Hi HN - I’m Peter, here with Harry (devhawk), and we’re building DBOS Java, an open-source Java library for durable workflows, backed by Postgres.

https://github.com/dbos-inc/dbos-transact-java

Essentially, DBOS helps you write long-lived, reliable code that can survive failures, restarts, and crashes without losing state or duplicating work. As your workflows run, it checkpoints each step they take in a Postgres database. When a process stops (fails, restarts, or crashes), your program can recover from those checkpoints to restore its exact state and continue from where it left off, as if nothing happened.
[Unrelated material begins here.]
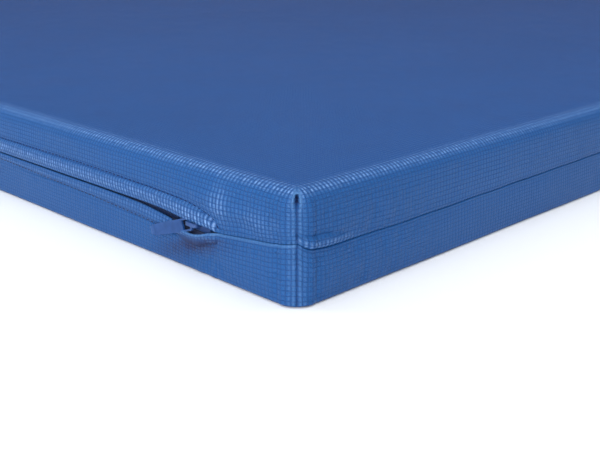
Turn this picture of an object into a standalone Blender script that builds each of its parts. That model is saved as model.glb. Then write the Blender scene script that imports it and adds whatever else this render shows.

In practice, this makes it easier to build reliable systems for use cases like AI agents, payments, data synchronization, or anything that takes hours, days, or weeks to complete. Rather than bolting on ad-hoc retry logic and database checkpoints, durable workflows give you one consistent model for ensuring your programs can recover from any failure from exactly where they left off.

This library contains all you need to add durable workflows to your program: there's no separate service or orchestrator or any external dependencies except Postgres. Because it's just a library, you can incrementally add it to your projects, and it works out of the box with frameworks like Spring. And because it's built on Postgres, it natively supports all the tooling you're familiar with (backups, GUIs, CLI tools) and works with any Postgres provider.

If you want to try it out, check out the quickstart:

https://docs.dbos.dev/quickstart?language=java

We'd love to hear what you think! We’ll be in the comments for the rest of the day to answer any questions.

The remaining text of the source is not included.